Didier Lockwood : Oui. Je tenais à le faire, car je considère que cet aspect créatif qui se rapproche de la musique concrète fait aussi partie du travail du compositeur. J’ai travaillé sur des sons extrêmement élaborés, qui ajoutent un spectre narratif à la musique. J’ai utilisé cette technique sur la séquence de la pyramide, et aussi pendant que le prêtre poursuit Akhesa à la fin du film. Au départ, il n’y avait que des effets sonores basiques – le grognement d’un crocodile, les galops des chevaux, des coups de tonnerre- et sur les indications de Philippe, j’ai créé des sons de synthèse à partir de recherches et de mélanges. J’ai également mis au point une réverbération harmonique très intéressante à partir d’un son de synthétiseur basique. Couplé avec des instruments comme des harpes ou des cordes, on obtient un spectre et une spatialisation assez incroyables . Cela donne une ambiance fantastique très intéressante, qui ressort d’autant plus que Philippe et moi avons réalisé un mixage en 5.1 pour le film.

Comment vous sont venues les idées des différents thèmes musicaux ?

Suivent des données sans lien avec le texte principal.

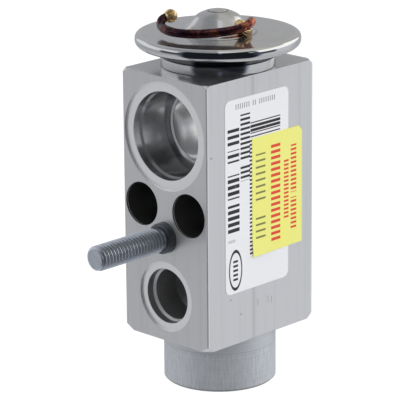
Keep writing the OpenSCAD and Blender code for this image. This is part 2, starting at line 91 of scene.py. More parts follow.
class Value:
    """A shader socket. Arithmetic on it adds Math nodes."""

    def __init__(self, shader, socket):
        self.shader = shader
        self.socket = socket

    def __add__(self, other):
        return self.shader.math("ADD", self, other)

    def __sub__(self, other):
        return self.shader.math("SUBTRACT", self, other)

    def __rsub__(self, other):
        return self.shader.math("SUBTRACT", other, self)

    def __mul__(self, other):
        return self.shader.math("MULTIPLY", self, other)

    def __truediv__(self, other):
        return self.shader.math("DIVIDE", self, other)

    def __rtruediv__(self, other):
        return self.shader.math("DIVIDE", other, self)

    def __pow__(self, other):
        return self.shader.math("POWER", self, other)

    def __lt__(self, other):
        return self.shader.math("LESS_THAN", self, other)

    def __gt__(self, other):
        return self.shader.math("GREATER_THAN", self, other)

    def __abs__(self):
        return self.shader.math("ABSOLUTE", self)

    __radd__ = __add__
    __rmul__ = __mul__


class Shader:
    """Builds one node tree, with lengths in millimetres."""

    def __init__(self, owner):
        owner.use_nodes = True
        self.tree = owner.node_tree
        self.tree.nodes.clear()

    def node(self, kind, settings=None, sockets=None):
        """Adds a node: its settings first, then the values or links of its sockets."""
        made = self.tree.nodes.new(kind)
        for name, value in (settings or {}).items():
            setattr(made, name, value)
        for name, value in (sockets or {}).items():
            if isinstance(value, Value):
                self.tree.links.new(value.socket, made.inputs[name])
            else:
                made.inputs[name].default_value = value
        return made

    def out(self, node, output=0):
        return Value(self, node.outputs[output])

    def math(self, operation, *values):
        return self.out(self.node("ShaderNodeMath", {"operation": operation}, dict(enumerate(values))))

    def clamp(self, value):
        return self.out(self.node("ShaderNodeClamp", {}, {0: value}))

    def rise(self, value, low, high):
        """A soft step from 0 below low to 1 above high."""
        settings = {"interpolation_type": "SMOOTHSTEP"}
        return self.out(self.node("ShaderNodeMapRange", settings, {0: value, 1: low, 2: high}))

    def band(self, value, low, high, soft):
        """1 between low and high, with soft ends."""
        return self.rise(value, low - soft, low + soft) * (1 - self.rise(value, high - soft, high + soft))

    def largest(self, first, *others):
        for other in others:
            first = self.math("MAXIMUM", first, other)
        return first

    def distance(self, u, v):
        return self.math("SQRT", u * u + v * v)

    def blend(self, factor, low, high):
        """A number between low and high."""
        return self.out(self.node("ShaderNodeMix", {"data_type": "FLOAT"}, {0: factor, 2: low, 3: high}))

    def colour(self, factor, low, high):
        """A colour between two others, each a triple or a link."""
        ends = {6: low, 7: high}
        for key, end in ends.items():
            if not isinstance(end, Value):
                ends[key] = (*end, 1)
        return self.out(self.node("ShaderNodeMix", {"data_type": "RGBA"}, {0: factor, **ends}), 2)

    def place(self):
        """The point on the piece in millimetres, as a vector and as its x, y and z."""
        raw = self.out(self.node("ShaderNodeTexCoord"), "Object")
        point = self.stretch(raw, (1 / MM, 1 / MM, 1 / MM))
        split = self.node("ShaderNodeSeparateXYZ", {}, {0: point})
        return point, self.out(split, 0), self.out(split, 1), self.out(split, 2)

    def stretch(self, vector, scale):
        node = self.node("ShaderNodeVectorMath", {"operation": "MULTIPLY"}, {0: vector, 1: scale})
        return self.out(node)

    def join(self, x, y, z):
        return self.out(self.node("ShaderNodeCombineXYZ", {}, {0: x, 1: y, 2: z}))

    def noise(self, vector, scale, detail=2.0, roughness=0.5):
        sockets = {"Vector": vector, "Scale": scale, "Detail": detail, "Roughness": roughness}
        return self.out(self.node("ShaderNodeTexNoise", {}, sockets))

    def bump(self, height, distance, bevel=0):
        """A bumped normal. The bevel rounds hard edges by that radius in millimetres."""
        sockets = {"Height": height, "Distance": distance * MM, "Strength": 1.0}
        if bevel:
            rounded = self.node("ShaderNodeBevel", {"samples": 6}, {"Radius": bevel * MM})
            sockets["Normal"] = self.out(rounded)
        return self.out(self.node("ShaderNodeBump", {}, sockets))

    def surface(self, sockets):
        """Ends the tree in a Principled BSDF with these sockets."""
        sockets = {k: (*v, 1) if isinstance(v, tuple) and len(v) == 3 else v for k, v in sockets.items()}
        shader = self.node("ShaderNodeBsdfPrincipled", {}, sockets)
        self.node("ShaderNodeOutputMaterial", {}, {"Surface": self.out(shader)})


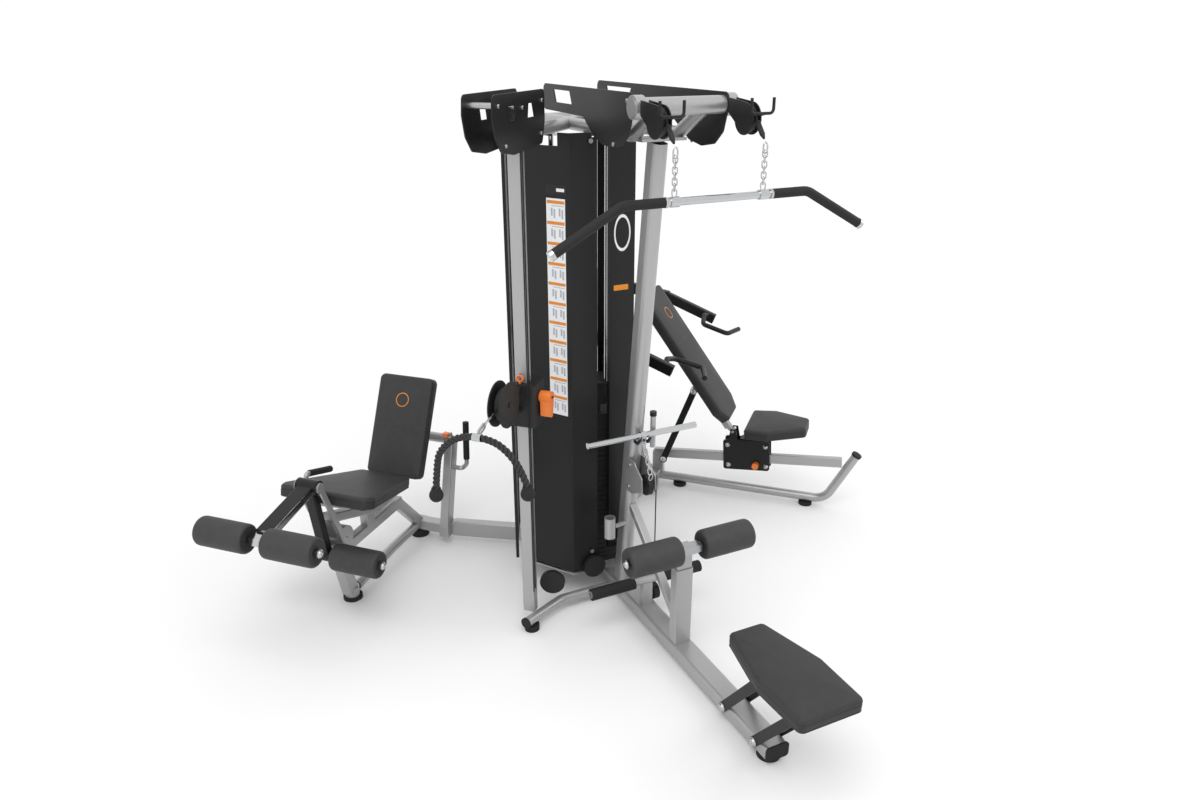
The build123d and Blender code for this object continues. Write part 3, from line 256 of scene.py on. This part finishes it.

Didier Lockwood : En improvisant ! Le grand thème du désert m’est venu d’un trait. Je me suis lancé en jouant la mélodie et les harmonies en temps réel, et cette musique est restée. Je ne suis pas quelqu’un qui travaille étape par étape, qui analyse, décortique, besogne pour arriver à ses fins. Il faut que l’inspiration vienne vite, qu’elle jaillisse. Soit c’est fulgurant, soit ça ne va pas ! Le thème du pharaon a été créé de la même manière, en partant d’une esquisse spontanée, que j’ai retravaillé ensuite en profondeur. Généralement les premiers jets sont les meilleurs, les plus purs. Ensuite, on essaie de refaire en améliorant, et on tue souvent ainsi la fulgurance originelle. Ce que j’aime bien dans une composition, c’est une certaine fragilité. Une faille qui touche et qui émeut.